Publicado en el diario BAE, 24 de Noviembre de 2009.
Autor: Pablo Kornblum
La elección del primer ministro belga, Herman Van Rompuy, como nuevo presidente de la Unión Europea ha dejado un mensaje claro: lograr reproducir a nivel regional la paz social, el entendimiento y la cooperación lograda entre los flamencos que hablan holandés y los valones francófonos en su Bélgica natal.
Van Rompuy, ha visto cómo su reputación no ha hecho más que crecer desde que se hizo cargo del Gobierno en diciembre del pasado año. Tras heredar la jefatura del Gobierno de un país convulso por las disputas culturales, territoriales, económicas y lingüísticas entre dos comunidades que se ignoran sin ningún disimulo, Van Rompuy ha logrado revertir la mirada de una clase política desgastada y desacreditada, consiguiendo que Bélgica regresara a la normalidad sobre un temario que varió desde la inmigración hasta el presupuesto nacional.
Pero para Van Rumpuy, un hombre prácticamente desconocido hasta hace unos días fuera de Bélgica y sin experiencia internacional, la tarea no le será nada fácil. Para comenzar, transpolar un éxito micro a nivel macro nunca es fácil, aunque las condiciones y las variables en juego sean homogéneas. Controlar, administrar y mediar un país pequeño, no será lo mismo que lidiar con los más de trescientos millones de habitantes de la Unión Europea. La realidad, sin entrar en profundidades técnicas, lo demuestra: los países más desarrollados y menos conflictivos a nivel socio-económico de la tierra, apenas superan ligeramente los veinte millones de habitantes. Canadá, Australia y los países nórdicos son claros ejemplos de ello.
La segunda problemática se centra en la falta de conocimiento específico o en terrero que posee el dirigente belga. Tanto su demostrada capacidad en la arena económica, como su dedicada y fructuosa vida política en los últimos años en su país, no son suficiente para entender completamente la dinámica y la complejidad de una Unión Europea multiétnica, plurilinguistica, y desigual en su estructura económica y social. Aunque el recién elegido presidente de la UE se comprometió en su primer discurso a «tener en cuenta los intereses y sensibilidades de todos», las especificidades locales o fronterizas difícilmente puedan ser resueltas con las mismas recetas que el político belga utilizó puertas adentro de su país.
Por último, la construcción de acuerdos sociales y políticos dentro de un Estado-Nación ya constituido, como ha sido el caso de Bélgica, puede ser visualizado de una manera diametralmente opuesta desde una óptica anti-europea destructiva de los Estados y las culturas nacionales creadas siglos atrás. Para millones de nacionalistas, la Comunidad Europea solo representa el fin de una historia, valores y formas de vida en común que los contienen como familias, comunidades y nación.
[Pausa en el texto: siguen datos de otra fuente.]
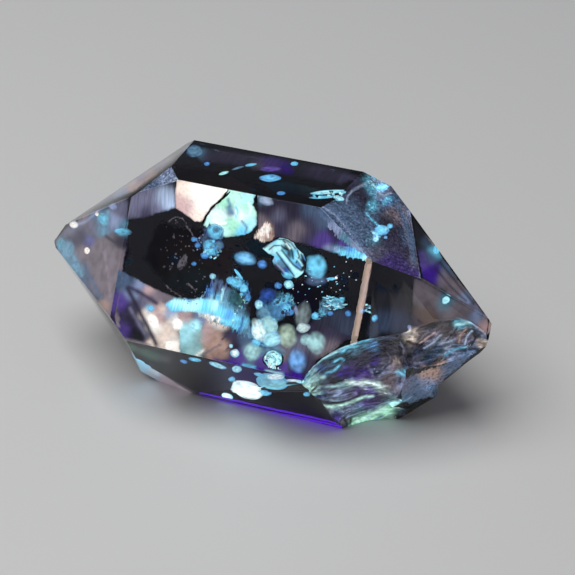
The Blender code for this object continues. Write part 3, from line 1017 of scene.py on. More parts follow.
HAZES = [
    (
        [
            (253, 300), (262, 290), (275, 286), (292, 292), (300, 305), (292, 318), (281, 322), (280, 345),
            (264, 352), (250, 346), (249, 328), (257, 314),
        ],
        [
            (265, 300, 6, DEEP_BLUE), (283, 304, 7, AQUA), (290, 312, 5, DUSK), (274, 312, 5, NIGHT),
            (265, 314, 6, AQUA), (268, 328, 7, PALE_AQUA), (258, 334, 5, ICE), (272, 342, 6, AQUA),
            (255, 344, 4, BLUE), (276, 296, 4, NIGHT),
        ],
    ),
    (
        [(200, 226), (210, 222), (222, 226), (226, 238), (222, 254), (212, 262), (203, 260), (198, 246)],
        [
            (208, 248, 5, TEAL_GREY), (216, 240, 4, DUSK), (214, 252, 5, AQUA), (206, 236, 4, STEEL),
            (220, 232, 4, BLUE),
        ],
    ),
    (
        [(226, 276), (240, 272), (252, 284), (254, 300), (250, 314), (236, 312), (228, 296)],
        [
            (236, 282, 5, AQUA), (246, 290, 5, BLUE), (240, 300, 5, seen(50, 90, 85)), (246, 306, 4, NIGHT),
            (233, 292, 4, DUSK),
        ],
    ),
    (
        [(318, 300), (330, 294), (346, 296), (348, 308), (336, 314), (322, 320), (314, 314)],
        [(326, 306, 5, TEAL_GREY), (338, 301, 5, AQUA), (336, 309, 4, DUSK), (320, 315, 4, AQUA)],
    ),
    (
        [(306, 256), (318, 252), (328, 260), (327, 278), (316, 287), (305, 278)],
        [(316, 267, 5, AQUA), (322, 262, 3, STEEL), (310, 276, 4, STEEL), (322, 278, 4, DUSK)],
    ),
]
for corners, dabs in HAZES:
    veil(front, FRONT, VEIL_DEPTH - 0.35, corners, dabs, look=BLOTCHED, soft=6, cover=0.7, gain=0.9, grid=2)
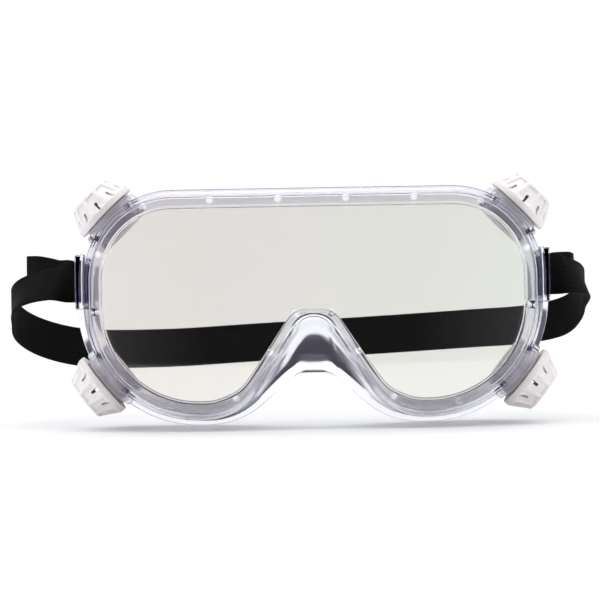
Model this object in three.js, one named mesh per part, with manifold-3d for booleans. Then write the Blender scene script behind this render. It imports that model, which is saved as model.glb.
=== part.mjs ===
// Clear splash goggles with four ventilation valves and an elastic headband.
// Millimetres. +X is the wearer's left, +Y points back to the head, +Z is up.
// The design is laid out around the middle of the lens; the last lines stand it on z = 0.
import * as THREE from 'three';
import { mergeVertices } from 'three/addons/utils/BufferGeometryUtils.js';
import Module from 'manifold-3d';

const wasm = await Module();
wasm.setup();

// ---- Driving dimensions ----

// Outline of the front rim: full upper corners, rounder lower ones and a nose arch.
const rimOutline = {
  halfWidth: 81.2,
  halfHeight: 40.6,
  cornerRadius: 32,
  lobeX: 38.5,
  lobeRadius: 22,
  flankAngle: 57,
  archRadius: 6,
  archHalfFlat: 0.4,
};

// Outline of the face flange, which is wider than the rim and has a shallower arch.
const flangeOutline = {
  halfWidth: 86.6,
  halfHeight: 44.6,
  cornerRadius: 36,
  lobeX: 39.5,
  lobeRadius: 32,
  flankAngle: 42,
  archRadius: 6,
  archHalfFlat: 3.5,
};

// Steps along each stretch of an outline: top, corner, side, lower end, bottom, lobe, flank,
// arch and arch top.
const outlineSteps = [4, 8, 1, 8, 1, 5, 4, 5, 1];

const frontBow = 6;
const depthAtBrow = 36;
const depthAtTemple = 47;
const noseReach = 17;
const noseSpread = 20;
const noseCurve = 1.6;

const lipWidth = 6.7;
const noseLipLoss = 1.9;
const noseLipSpread = 24;
const archLipLoss = 1.5;
const archLipSpread = 3.5;
const lipThickness = 2;
const backLipLoss = 0.8;
const backLipThickness = 1.5;
const wallThickness = 2.2;
const wallFlare = 0.25;
const flareStart = 0.85;
const flangeThickness = 1.4;
const edgeRound = 0.7;

const lensThickness = 2;
const fitGap = 0.3;
const grooveBottom = -1.9;
const lensEdge = -2.3;
// Each peg's share of the way from the middle of the top to the top of the nose arch.
const pegShares = [0.055, 0.165, 0.275, 0.385, 0.48, 0.585, 0.69, 0.8, 0.894, 0.969];
const pegSides = 8;
const pegInset = -3.7;
const pegRadius = 1;
const pegHoleRadius = 1.35;

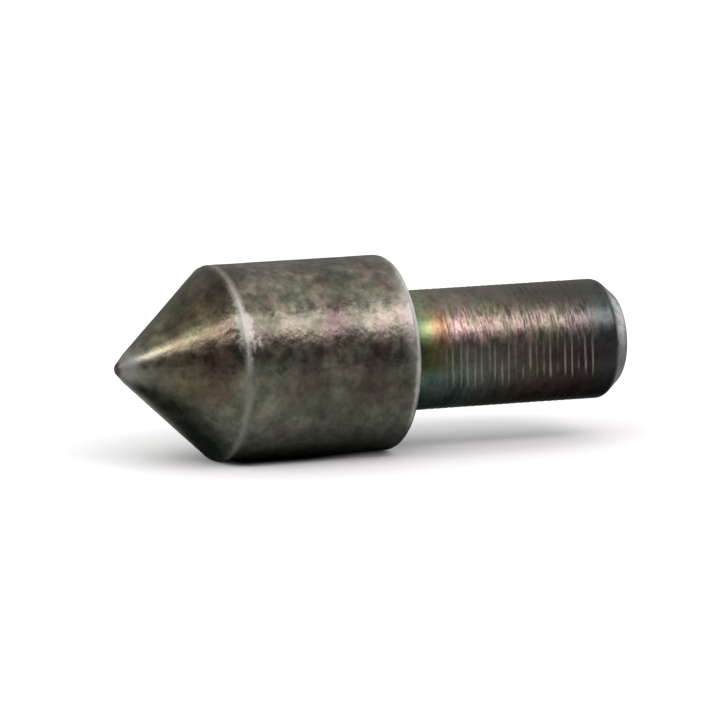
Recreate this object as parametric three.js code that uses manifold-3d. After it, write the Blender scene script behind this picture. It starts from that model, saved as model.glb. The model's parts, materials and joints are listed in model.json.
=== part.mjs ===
// Live center: a coned head that turns on ball bearings around a fixed threaded stud.
// Millimetres. The spin axis is X: the point's flat is at X = 0 and the stud ends at X = STUD_END.

import * as THREE from "three";
import { mergeVertices } from "three/addons/utils/BufferGeometryUtils.js";
import Module from "manifold-3d";

const wasm = await Module();
wasm.setup();

// ---- driving dimensions: places along the axis end in _AT, _START or _END ----

const HEAD_RADIUS = 13;
const CONE_END = 13.6;
const HEAD_END = 38.6;
const TIP_FLAT_RADIUS = 0.6;
const GROUND_TIP_END = 1.3;
const GROUND_TIP_RADIUS = 2;
const FRONT_RIM_WEAR = 0.3;
const REAR_RIM_CHAMFER = 0.8;

const STUD_RADIUS = 8;
const STUD_SHOULDER_AT = 34;
const STUD_END = 71.1;
const END_CHAMFER_LENGTH = 2.3;
const END_CHAMFER_DEPTH = 2;
const SOCKET_ACROSS_FLATS = 6;
const SOCKET_DEPTH = 6;

const JOURNAL_RADIUS = 6;
const NOSE_RADIUS = 4;
const NOSE_TIP_AT = 13.1;
const INNER_SHOULDER_RADIUS = 7.1;

const BORE_FLOOR_AT = 12.5;
const WASHER_POCKET_END = 14.1;
const RELIEF_RADIUS = 9.7;
const RELIEF_END = 19;
const NUT_THREAD_RADIUS = 11.5;

// Bearings: radii of the rings' outside and bore, of the ball circle and of the balls.
const BALL_BEARING = { outer: 10.5, inner: 6, width: 5, pitch: 8.25, ball: 1.19, balls: 11 };
const BEARING_LANDS = { inner: 7.4, outer: 9.15 };
const CROWN_CAGE = { inner: 7.6, outer: 8.9, solidSide: 1.95, openSide: 0.95 };
const FRONT_BEARING_AT = 19.4;
const REAR_BEARING_AT = 28.4;
const OUTER_SPACER_BORE = 9.3;
const INNER_SPACER_RADIUS = 7.2;

const THRUST_BEARING = { outer: 8, inner: 4, washer: 1.5, height: 5, pitch: 6, ball: 1.25, balls: 9 };
const THRUST_HOUSING_BORE = 4.2;
const THRUST_CAGE = { inner: 4.3, outer: 7.7, thickness: 1.2 };

const CIRCLIP = { groove: 5.75, radius: 7.5, thickness: 1, gapDegrees: 34 };
const CIRCLIP_LUG = { radius: 1.5, at: 7.5, degrees: 23.8, hole: 0.6 };
const CIRCLIP_GROOVE_START = 18.3;
const CIRCLIP_GROOVE_WIDTH = 1.1;

const WAVE_SPRING = { outer: 10.3, inner: 8.5, thickness: 0.3, lift: 0.43, waves: 3, middle: 34.05 };

const NUT_START = 34.7;
const NUT_LENGTH = 3.4;
const NUT_BORE = 8.25;
const NUT_NOTCH = { count: 4, width: 2.4, depth: 1.2, inner: 10.5 };
const FELT_GROOVE = { start: 35.5, width: 1.8, radius: 10.1 };

const FIT = 0.02; // radial gap between a turned surface and the bore around it
const BALL_GAP = 0.03; // between a ball and the bottom of its race
const RACE_RADIUS_PER_BALL = 1.08; // cross-section radius of a race over the ball's radius
const POCKET_GAP = 0.1; // between a ball and its cage pocket
const AXIAL_GAP = 0.05; // beside parts that sit loose between two faces

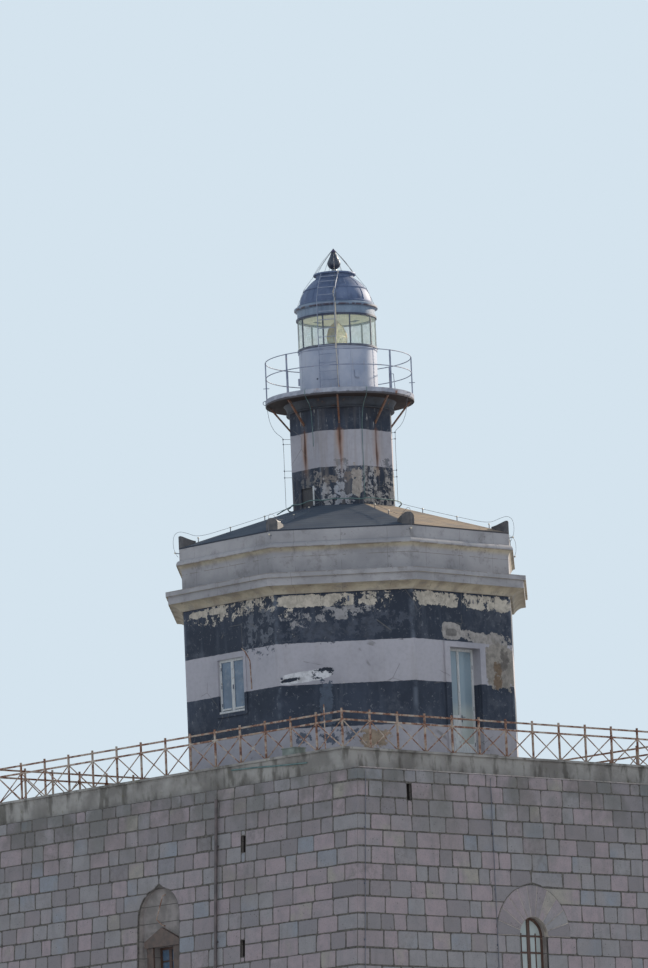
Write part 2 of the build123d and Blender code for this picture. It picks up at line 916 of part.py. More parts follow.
strut_run = strut_top_radius - shaft_flat
strut_length = hypot(strut_run, strut_drop)
strut_foot_z = gallery_under_z - strut_drop
with BuildPart() as strut:
    with BuildSketch(Plane.XZ):
        with BuildLine():
            Polyline(
                (shaft_flat, strut_foot_z),
                (shaft_flat, strut_foot_z + strut_bar * strut_length / strut_run),
                (strut_top_radius - strut_bar * strut_length / strut_drop, gallery_under_z),
                (strut_top_radius, gallery_under_z),
                close=True,
            )
        make_face()
    extrude(amount=strut_bar / 2, both=True)
with BuildPart() as struts:
    with PolarLocations(0, SIDES):
        add(strut.part)
write(struts, "gallery_struts")

gallery_rail_line = gallery_radius - gallery_rail_inset
with BuildPart() as gallery_posts:
    with Locations((0, 0, gallery_z + gallery_rail_height / 2)):
        with PolarLocations(gallery_rail_line, SIDES, start_angle=post_turn):
            Box(gallery_post, gallery_post, gallery_rail_height)
write(gallery_posts, "gallery_posts")

top_rail_z = gallery_z + gallery_rail_height - gallery_rail_bar / 2
with BuildPart() as gallery_rails:
    with Locations((0, 0, top_rail_z), (0, 0, gallery_z + gallery_mid_height)):
        Torus(gallery_rail_line, gallery_rail_bar / 2)
    add(gallery_posts.part, mode=Mode.SUBTRACT)
write(gallery_rails, "gallery_rails")


def drum_shell():
    """The round wall of the lantern's drum, without its door."""
    with BuildPart() as shell:
        with Locations((0, 0, gallery_z + drum_height / 2)):
            Cylinder(drum_radius, drum_height)
            Cylinder(drum_radius - drum_wall, drum_height, mode=Mode.SUBTRACT)
    return shell


def drum_doorway(inset):
    """A block that fills the doorway of the drum, drawn in from its edges."""
    with BuildPart() as doorway:
        with BuildSketch(facing(drum_door_angle, 0)):
            with Locations((0, gallery_z + drum_door_foot + drum_door_height / 2)):
                Rectangle(drum_door_width - 2 * inset, drum_door_height - 2 * inset)
        extrude(amount=2 * drum_radius)
    return doorway


# Drum of the lantern, with a low door on the side away from the ladder
with BuildPart() as drum:
    add(drum_shell().part)
    add(drum_doorway(0).part, mode=Mode.SUBTRACT)
write(drum, "lantern_drum")

with BuildPart() as drum_door:
    add(drum_shell().part)
    add(drum_doorway(SEAT).part, mode=Mode.INTERSECT)
write(drum_door, "drum_door")

# Glazing of the lantern: a sill, upright bars and one bent sheet of glass in each bay
with BuildPart() as lantern_sill:
    with Locations((0, 0, sill_z + sill_height / 2)):
        Cylinder(sill_radius, sill_height)
        Cylinder(drum_radius - drum_wall, sill_height, mode=Mode.SUBTRACT)
write(lantern_sill, "lantern_sill")

bar_line = glass_radius + pane_bar_proud - pane_bar_depth / 2
with BuildPart() as pane_bars:
    with Locations((0, 0, glass_z + glass_height / 2)):
        with PolarLocations(bar_line, pane_count, start_angle=first_pane_bar):
            Box(pane_bar_depth, pane_bar, glass_height)
write(pane_bars, "lantern_bars")

with BuildPart() as panes:
    with Locations((0, 0, glass_z + glass_height / 2)):
        Cylinder(glass_radius, glass_height)
        Cylinder(glass_radius - glass_thickness, glass_height, mode=Mode.SUBTRACT)
    add(pane_bars.part, mode=Mode.SUBTRACT)
write(panes, "lantern_glass")

with BuildPart() as entablature:
    with BuildSketch(Plane.XZ):
        with BuildLine():
            Polyline(
                (entablature_inner, entablature_z),
                (foot_ring_radius, entablature_z),
                (foot_ring_radius, frieze_z),
                (drum_radius, frieze_z),
                (drum_radius, gutter_z),
                (gutter_radius, gutter_z + gutter_cove),
                (gutter_radius, gutter_z + gutter_cove + gutter_height),
                (dome_foot_radius + dome_shell, dome_z),
                (entablature_inner, dome_z),
                close=True,
            )
        make_face()
    revolve(axis=Axis.Z)
write(entablature, "lantern_entablature")

with BuildPart() as ceiling:
    with Locations((0, 0, entablature_z + ceiling_lift + ceiling_thickness / 2)):
        Cylinder(entablature_inner - SEAT, ceiling_thickness)
write(ceiling, "lantern_ceiling")

# Dome: two courses of sheet, the lower steeper than the upper
dome_foot = (dome_foot_radius, dome_z)
dome_seam = (dome_seam_radius, dome_z + dome_seam_height)
dome_top = (dome_top_radius, collar_z)
inner_foot = (dome_foot_radius - dome_shell, dome_z)
inner_seam = (dome_seam_radius - dome_shell, dome_seam[1] - dome_shell / 2)
inner_top = (dome_top_radius - dome_shell, collar_z)
with BuildPart() as dome:
    with BuildSketch(Plane.XZ):
        with BuildLine():
            ThreePointArc(
                dome_foot, (dome_middle_radius, dome_z + dome_middle_height), dome_seam
            )
            ThreePointArc(
                dome_seam, (dome_upper_radius, dome_z + dome_upper_height), dome_top
            )
            Line(dome_top, inner_top)
            ThreePointArc(
                inner_top,
                (dome_upper_radius - dome_shell, dome_z + dome_upper_height - dome_shell),
                inner_seam,
            )
            ThreePointArc(
                inner_seam,
                (dome_middle_radius - dome_shell, dome_z + dome_middle_height),
                inner_foot,
            )
            Line(inner_foot, dome_foot)
        make_face()
    revolve(axis=Axis.Z)
write(dome, "dome")

with BuildPart() as vent:
    with BuildSketch(Plane.XZ):
        with BuildLine():
            Polyline(
                (dome_top_radius - collar_wall, collar_z),
                (dome_top_radius, collar_z),
                (dome_top_radius, lid_z),
                (lid_radius, lid_z),
                (lid_radius, lid_z + lid_height / 2),
                (finial_foot, finial_z),
                (0, finial_z),
                (0, lid_z),
                (dome_top_radius - collar_wall, lid_z),
                close=True,
            )
        make_face()
    revolve(axis=Axis.Z)
write(vent, "vent_collar")

# Finial: flared foot, ball and small pointed cap
ball_z = finial_z + finial_ball_height
ball_reach = (finial_ball**2 - finial_neck**2) ** 0.5
tip_z = finial_z + finial_height
with BuildPart() as finial:
    with BuildSketch(Plane.XZ):
        with BuildLine():
            Polyline((0, tip_z), (0, finial_z), (finial_foot, finial_z))
            RadiusArc(
                (finial_foot, finial_z),
                (finial_neck, finial_z + finial_flare),
                finial_foot,
            )
            Line((finial_neck, finial_z + finial_flare), (finial_neck, ball_z - ball_reach))
            ThreePointArc(
                (finial_neck, ball_z - ball_reach),
                (finial_ball, ball_z),
                (finial_shoulder, ball_z + finial_shoulder_rise),
            )
            Polyline(
                (finial_shoulder, ball_z + finial_shoulder_rise),
                (finial_spire, tip_z - finial_cap_height),
                (finial_cap, tip_z - finial_cap_height),
                (0, tip_z),
            )
        make_face()
    revolve(axis=Axis.Z)
write(finial, "finial")

# Ladder: flat stiles that rise from the gallery and bend over the dome to its collar
ladder_end_z = lid_z - stile_width
ladder_route = [
    (ladder_line, gallery_z),
    (ladder_line, gallery_z + ladder_bend_height),
    (dome_seam_radius + ladder_standoff, dome_seam[1] + ladder_standoff / 2),
    (dome_top_radius + ladder_standoff, ladder_end_z),
    (dome_top_radius + SEAT, ladder_end_z),
]
ladder_runs = list(zip(ladder_route[:-1], ladder_route[1:]))
with BuildPart() as straight_ladder:
    for side in (-1, 1):
        with BuildSketch(Plane.XZ.offset(side * ladder_width / 2 - stile_thickness / 2)):
            for start, end in ladder_runs:
                run, rise = end[0] - start[0], end[1] - start[1]
                with Locations(((start[0] + end[0]) / 2, (start[1] + end[1]) / 2)):
                    Rectangle(hypot(run, rise), stile_width, rotation=degrees(atan2(rise, run)))
            with Locations(*ladder_route[1:-1]):
                Circle(stile_width / 2)
        extrude(amount=stile_thickness)
    for start, end in ladder_runs[:-1]:
        run, rise = end[0] - start[0], end[1] - start[1]
        rungs = round(hypot(run, rise) / rung_spacing)
        for k in range(rungs):
            share = (k + 0.5) / rungs
            place = (start[0] + share * run, 0, start[1] + share * rise)
            with Locations(Location(place, (90, 0, 0))):
                Cylinder(rung_radius, ladder_width)
with BuildPart() as ladder:
    add(straight_ladder.part, rotation=(0, 0, ladder_angle))
write(ladder, "ladder")

# Pedestal of the lens: a column on a foot, a round table with a raised race, and a pivot
with BuildPart() as pedestal:
    with BuildSketch(Plane.XZ):
        with BuildLine():
            Polyline(
                (0, gallery_z),
                (pedestal_foot, gallery_z),
                (pedestal_foot, gallery_z + pedestal_foot_height),
                (pedestal_radius, gallery_z + 2 * pedestal_foot_height),
                (pedestal_radius, table_z - 2 * table_thickness),
                (table_radius, table_z - table_thickness),
                (table_radius, table_z),
                (race_radius + race_width, table_z),
                (race_radius + race_width, turntable_z - SEAT),
                (race_radius, turntable_z - SEAT),
                (race_radius, table_z),
                (pivot_radius, table_z),
                (pivot_radius, turntable_z + turntable_thickness),
                (0, turntable_z + turntable_thickness),
                close=True,
            )
        make_face()
    revolve(axis=Axis.Z)
write(pedestal, "lens_pedestal")

lens_turn = Location((0, 0, lens_z), (0, 0, lens_angle))


def lens_depth(radius):
    """Depth of the glass before its mid plane, at a distance from the optical axis."""
    share = radius / (lens_height / 2)
    return lens_edge + (lens_bulge - bullseye_rise - lens_edge) * (1 - share**2)


def rim_depth(radius):
    """Depth of the rim, which stands a little proud of the prisms."""
    return lens_depth(radius) + prism_step + lens_rim_proud


def lens_prism(inset):
    """The pointed outline of the lens, drawn in all round, as a block about its mid plane."""
    tip = lens_height / 2 - inset * lens_height / lens_width
    flank = lens_width / 2 - inset
    with BuildPart() as prism:
        with BuildSketch(Plane.YZ):
            with BuildLine():
                ThreePointArc((0, -tip), (flank, 0), (0, tip))
                ThreePointArc((0, tip), (-flank, 0), (0, -tip))
            make_face()
        extrude(amount=lens_bulge, both=True)
    return prism


# Frame of the lens: a pointed rim as deep as the glass that it holds, on a foot and a
# turntable. It turns about the axis of the tower, with the glass.
rim_ends = [(rim_depth(radius), radius) for radius in (0, lens_height / 4, lens_height / 2)]
with BuildPart() as rim:
    add(lens_prism(0).part)
    add(lens_prism(lens_rim).part, mode=Mode.SUBTRACT)
    with BuildSketch(Plane.XZ):
        with BuildLine():
            ThreePointArc(*rim_ends)
            Polyline(rim_ends[2], (0, lens_height / 2), (0, 0), rim_ends[0])
        make_face()
        mirror(about=Plane.YZ)
    revolve(axis=Axis.X, mode=Mode.INTERSECT)
with BuildPart() as lens_frame:
    add(rim.part.moved(lens_turn))
    with Locations(Location((0, 0, turntable_z + turntable_thickness / 2))):
        Cylinder(turntable_radius, turntable_thickness)
        Cylinder(pivot_radius + SEAT, turntable_thickness, mode=Mode.SUBTRACT)
    foot_top = lens_z - lens_height / 2 + lens_rim
    foot_z = turntable_z + turntable_thickness
    with Locations(Location((0, 0, (foot_top + foot_z) / 2), (0, 0, lens_angle))):
        Box(2 * lens_edge, lens_foot_width, foot_top - foot_z)
write(lens_frame, "lens_frame")

# Glass of the lens: on each side a bull's-eye ringed by stepped prisms
ring_width = (lens_height / 2 - bullseye_radius) / prism_rings
ring_edges = [bullseye_radius + k * ring_width for k in range(prism_rings + 1)]
prism_points = [(lens_depth(bullseye_radius), bullseye_radius)]
for inner_edge, outer_edge in zip(ring_edges[:-1], ring_edges[1:]):
    prism_points.append((lens_depth(inner_edge) + prism_step, inner_edge))
    prism_points.append((lens_depth(outer_edge), outer_edge))
back_points = [(lens_depth(edge) - lens_glass, edge) for edge in reversed(ring_edges)]
lens_nose = lens_depth(0) + bullseye_rise
with BuildPart() as panel_glass:
    with BuildSketch(Plane.XZ):
        with BuildLine():
            ThreePointArc(
                (lens_nose, 0),
                (lens_nose - bullseye_rise / 4, bullseye_radius / 2),
                prism_points[0],
            )
            Polyline(*prism_points, *back_points, (lens_depth(0) - lens_glass, 0), (lens_nose, 0))
        make_face()
    revolve(axis=Axis.X)
    add(lens_prism(lens_rim + SEAT).part, mode=Mode.INTERSECT)
with BuildPart() as lens_glass_panels:
    add(panel_glass.part.moved(lens_turn))
    add(panel_glass.part.moved(lens_turn * Location((0, 0, 0), (0, 0, 180))))
write(lens_glass_panels, "lens_glass")
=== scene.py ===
"""Looks of a harbour lighthouse: ashlar, weathered paint, rusty railings and a glazed lantern."""
import json
import random
from itertools import product
from math import atan2, cos, hypot, pi, radians, sin, sqrt

import bpy
from mathutils import Matrix, Vector


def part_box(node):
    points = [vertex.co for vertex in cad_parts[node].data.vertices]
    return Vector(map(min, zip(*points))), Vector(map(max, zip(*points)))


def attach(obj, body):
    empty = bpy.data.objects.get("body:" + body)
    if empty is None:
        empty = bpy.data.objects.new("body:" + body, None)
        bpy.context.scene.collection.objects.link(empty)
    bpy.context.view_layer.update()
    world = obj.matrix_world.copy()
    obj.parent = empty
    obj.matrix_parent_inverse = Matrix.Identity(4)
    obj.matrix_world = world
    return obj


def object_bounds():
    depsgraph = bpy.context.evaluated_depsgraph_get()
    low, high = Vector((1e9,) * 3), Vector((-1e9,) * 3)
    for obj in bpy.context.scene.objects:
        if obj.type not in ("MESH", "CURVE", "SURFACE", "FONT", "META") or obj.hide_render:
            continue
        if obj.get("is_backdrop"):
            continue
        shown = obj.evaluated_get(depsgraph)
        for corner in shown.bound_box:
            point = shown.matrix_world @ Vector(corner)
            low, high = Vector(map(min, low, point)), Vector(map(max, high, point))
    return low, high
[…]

Como explicó un miembro de la Comisión Europea la semana pasada, “se necesita una persona capaz de negociar con los «egos» y las «culturas» de 27 Gobiernos”. Si a esta situación le agregamos los intereses económicos y políticos gubernamentales, corporativos y sindicales a nivel intra e interestatal, la lógica transnacional implica un desafío de enorme envergadura.
En definitiva, Van Rompuy deberá sortear todo tipo de obstáculos para que su paso europeo sea un éxito que pueda solidificar las bases y aristas principales sobre las que la Unión Europea ha sido creada décadas atrás. La conflictividad étnica, el derrumbe de los Estados de Bienestar potenciado por la crisis económica internacional, y el incremento de las tensiones geopolíticas que involucran a los nuevos miembros de Europa del Este dentro del escenario internacional, requerirán seguramente un esfuerzo aún mayor que su ya demostrado pasado como el hábil y avezado político que sacó a Bélgica del estancamiento económico y concilió con éxito el entendimiento entre francófonos y flamencos en su país natal.